↓↓↓

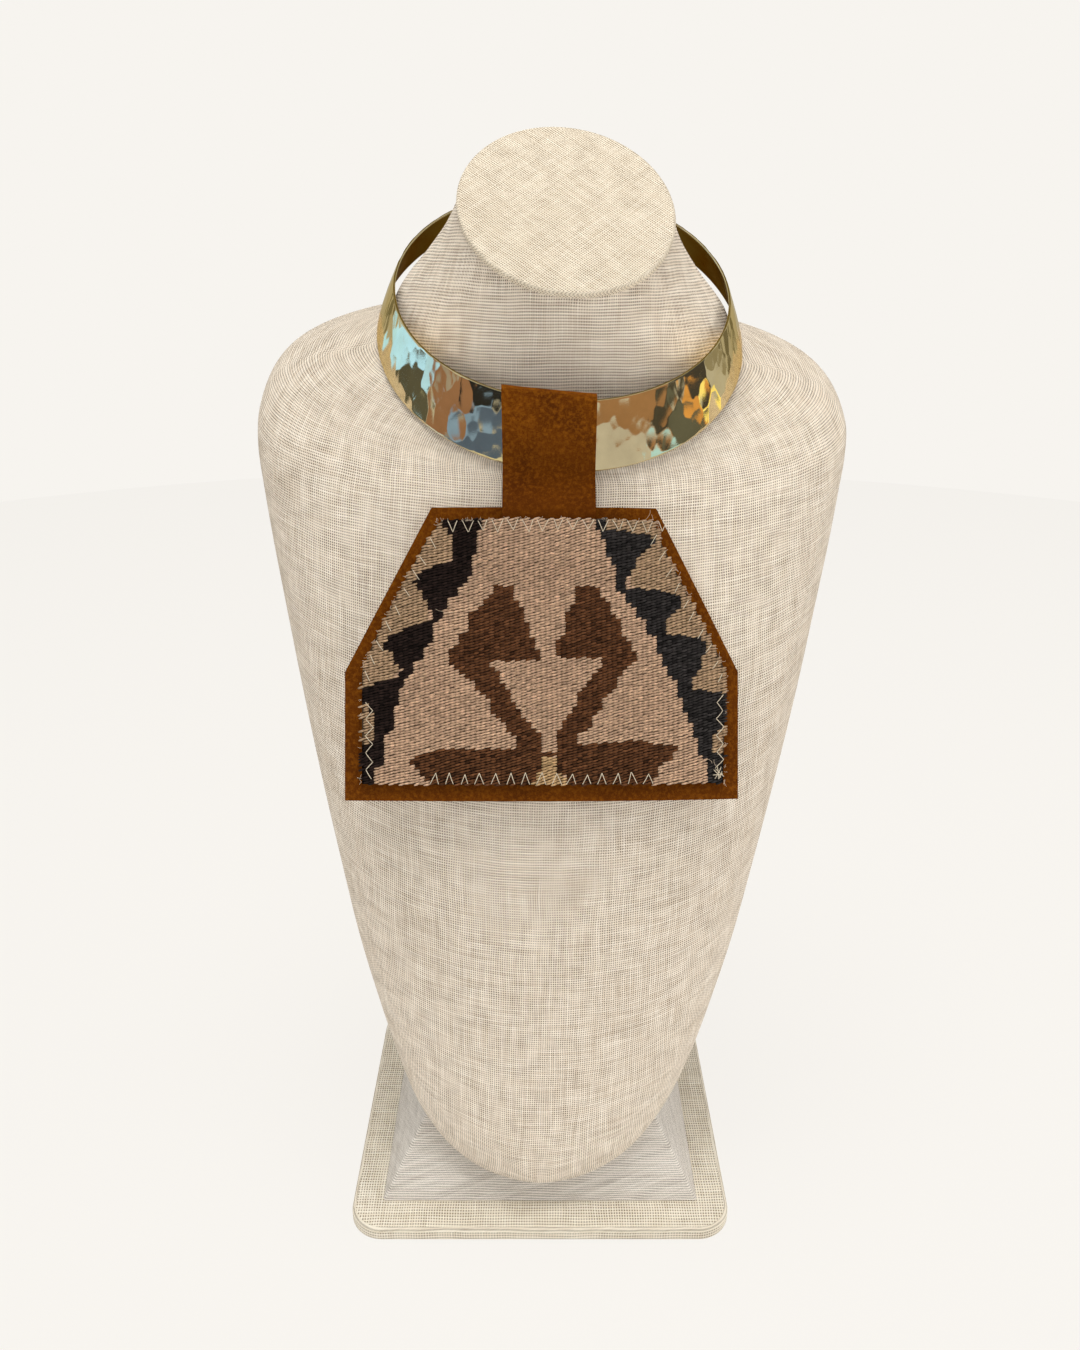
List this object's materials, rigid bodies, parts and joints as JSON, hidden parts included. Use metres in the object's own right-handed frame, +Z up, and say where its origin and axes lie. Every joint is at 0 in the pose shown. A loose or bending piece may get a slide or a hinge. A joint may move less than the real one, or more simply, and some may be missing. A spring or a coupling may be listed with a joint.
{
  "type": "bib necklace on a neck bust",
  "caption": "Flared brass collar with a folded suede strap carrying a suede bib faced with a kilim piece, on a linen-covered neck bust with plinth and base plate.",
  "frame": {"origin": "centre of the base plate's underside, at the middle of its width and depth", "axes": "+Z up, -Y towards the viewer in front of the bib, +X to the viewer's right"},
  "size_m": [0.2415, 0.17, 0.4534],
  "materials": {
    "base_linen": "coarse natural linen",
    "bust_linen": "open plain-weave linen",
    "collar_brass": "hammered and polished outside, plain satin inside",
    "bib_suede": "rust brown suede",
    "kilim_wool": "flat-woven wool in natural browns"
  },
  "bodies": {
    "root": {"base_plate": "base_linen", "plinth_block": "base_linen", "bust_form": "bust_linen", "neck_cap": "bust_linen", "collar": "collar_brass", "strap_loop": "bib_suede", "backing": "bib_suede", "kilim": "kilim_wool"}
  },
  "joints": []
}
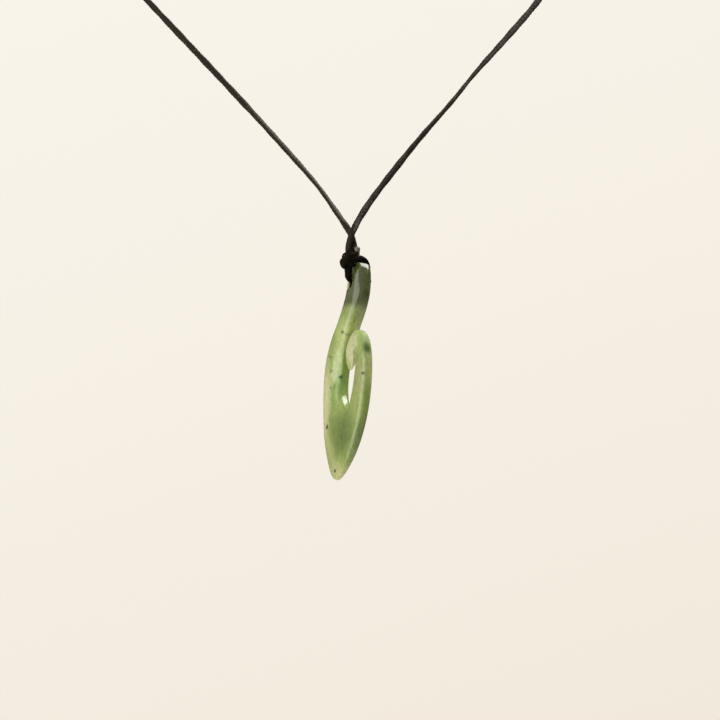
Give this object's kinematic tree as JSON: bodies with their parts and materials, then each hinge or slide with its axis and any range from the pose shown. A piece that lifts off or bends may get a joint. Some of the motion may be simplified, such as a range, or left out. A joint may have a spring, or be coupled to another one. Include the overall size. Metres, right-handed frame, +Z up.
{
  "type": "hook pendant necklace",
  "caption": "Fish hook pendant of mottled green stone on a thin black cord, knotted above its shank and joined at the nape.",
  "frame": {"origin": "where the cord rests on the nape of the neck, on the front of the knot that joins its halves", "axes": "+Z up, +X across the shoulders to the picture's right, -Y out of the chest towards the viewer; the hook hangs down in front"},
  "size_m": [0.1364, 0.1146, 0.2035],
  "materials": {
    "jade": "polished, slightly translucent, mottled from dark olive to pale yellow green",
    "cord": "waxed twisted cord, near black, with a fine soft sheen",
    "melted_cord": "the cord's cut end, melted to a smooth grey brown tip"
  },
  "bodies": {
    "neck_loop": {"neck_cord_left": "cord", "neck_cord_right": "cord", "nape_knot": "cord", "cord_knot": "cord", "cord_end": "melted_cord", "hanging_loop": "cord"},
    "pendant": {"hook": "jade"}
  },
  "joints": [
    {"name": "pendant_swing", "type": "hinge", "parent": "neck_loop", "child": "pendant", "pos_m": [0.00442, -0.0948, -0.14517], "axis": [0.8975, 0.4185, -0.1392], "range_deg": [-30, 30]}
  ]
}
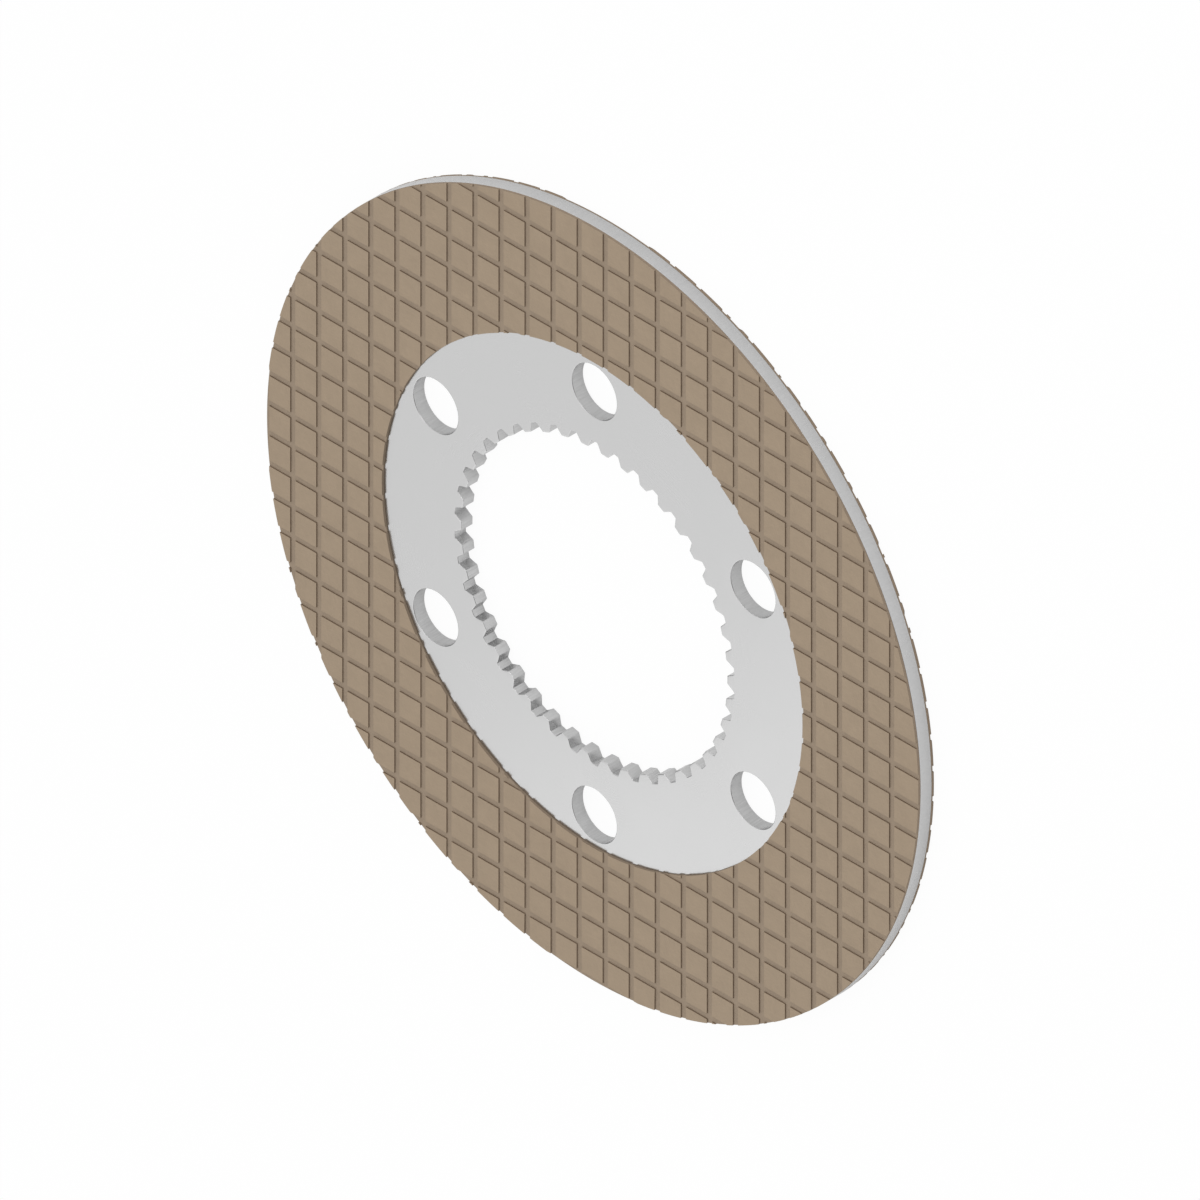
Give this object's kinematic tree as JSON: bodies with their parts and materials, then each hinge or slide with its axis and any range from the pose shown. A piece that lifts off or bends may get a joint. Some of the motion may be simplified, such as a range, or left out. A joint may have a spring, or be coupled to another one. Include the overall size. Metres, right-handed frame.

↑↑↑

- [GOAL]
From the preceding material, extract every line exactly.

- [RESPONSE TO THE TASK]
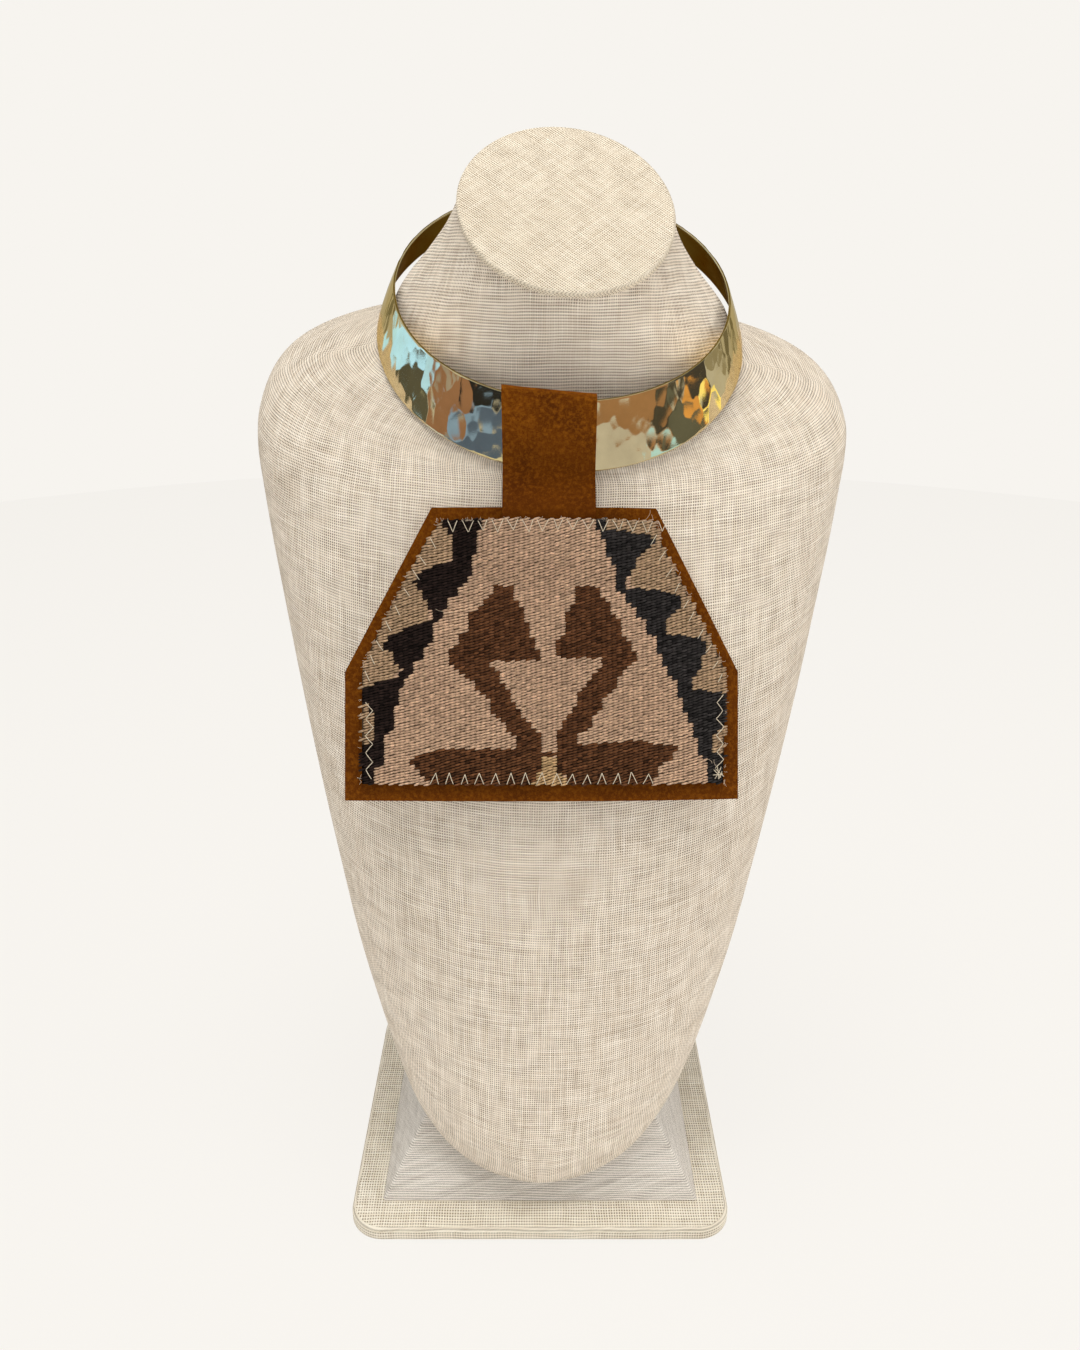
List this object's materials, rigid bodies, parts and joints as JSON, hidden parts included. Use metres in the object's own right-handed frame, +Z up, and say where its origin and axes lie. Every joint is at 0 in the pose shown. A loose or bending piece may get a slide or a hinge. A joint may move less than the real one, or more simply, and some may be missing. A spring or a coupling may be listed with a joint.
{
  "type": "bib necklace on a neck bust",
  "caption": "Flared brass collar with a folded suede strap carrying a suede bib faced with a kilim piece, on a linen-covered neck bust with plinth and base plate.",
  "frame": {"origin": "centre of the base plate's underside, at the middle of its width and depth", "axes": "+Z up, -Y towards the viewer in front of the bib, +X to the viewer's right"},
  "size_m": [0.2415, 0.17, 0.4534],
  "materials": {
    "base_linen": "coarse natural linen",
    "bust_linen": "open plain-weave linen",
    "collar_brass": "hammered and polished outside, plain satin inside",
    "bib_suede": "rust brown suede",
    "kilim_wool": "flat-woven wool in natural browns"
  },
  "bodies": {
    "root": {"base_plate": "base_linen", "plinth_block": "base_linen", "bust_form": "bust_linen", "neck_cap": "bust_linen", "collar": "collar_brass", "strap_loop": "bib_suede", "backing": "bib_suede", "kilim": "kilim_wool"}
  },
  "joints": []
}
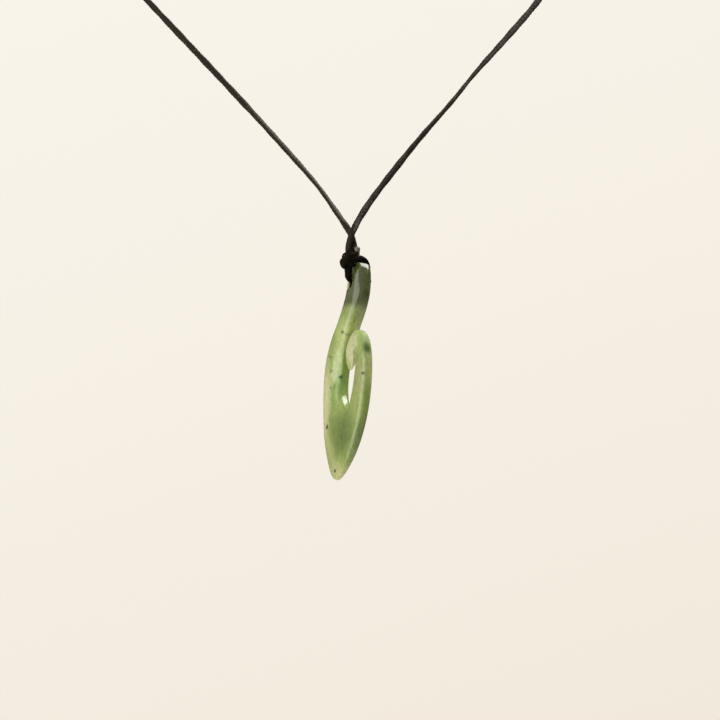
Give this object's kinematic tree as JSON: bodies with their parts and materials, then each hinge or slide with its axis and any range from the pose shown. A piece that lifts off or bends may get a joint. Some of the motion may be simplified, such as a range, or left out. A joint may have a spring, or be coupled to another one. Include the overall size. Metres, right-handed frame, +Z up.
{
  "type": "hook pendant necklace",
  "caption": "Fish hook pendant of mottled green stone on a thin black cord, knotted above its shank and joined at the nape.",
  "frame": {"origin": "where the cord rests on the nape of the neck, on the front of the knot that joins its halves", "axes": "+Z up, +X across the shoulders to the picture's right, -Y out of the chest towards the viewer; the hook hangs down in front"},
  "size_m": [0.1364, 0.1146, 0.2035],
  "materials": {
    "jade": "polished, slightly translucent, mottled from dark olive to pale yellow green",
    "cord": "waxed twisted cord, near black, with a fine soft sheen",
    "melted_cord": "the cord's cut end, melted to a smooth grey brown tip"
  },
  "bodies": {
    "neck_loop": {"neck_cord_left": "cord", "neck_cord_right": "cord", "nape_knot": "cord", "cord_knot": "cord", "cord_end": "melted_cord", "hanging_loop": "cord"},
    "pendant": {"hook": "jade"}
  },
  "joints": [
    {"name": "pendant_swing", "type": "hinge", "parent": "neck_loop", "child": "pendant", "pos_m": [0.00442, -0.0948, -0.14517], "axis": [0.8975, 0.4185, -0.1392], "range_deg": [-30, 30]}
  ]
}
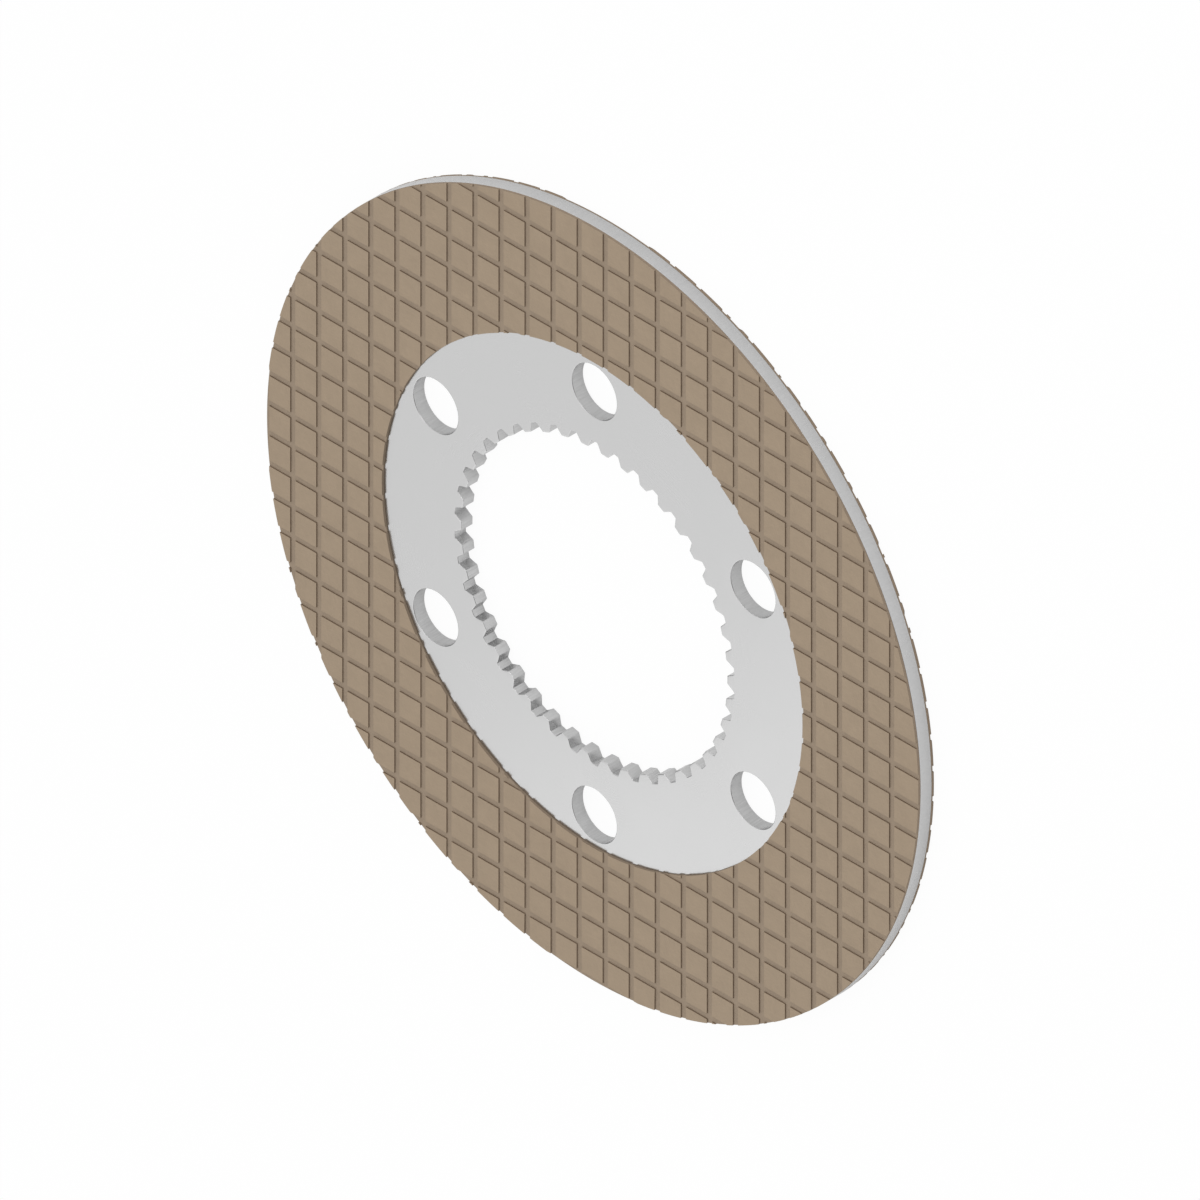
Give this object's kinematic tree as JSON: bodies with their parts and materials, then each hinge or slide with its axis and any range from the pose shown. A piece that lifts off or bends may get a joint. Some of the motion may be simplified, such as a range, or left out. A joint may have a spring, or be coupled to another one. Include the overall size. Metres, right-handed frame.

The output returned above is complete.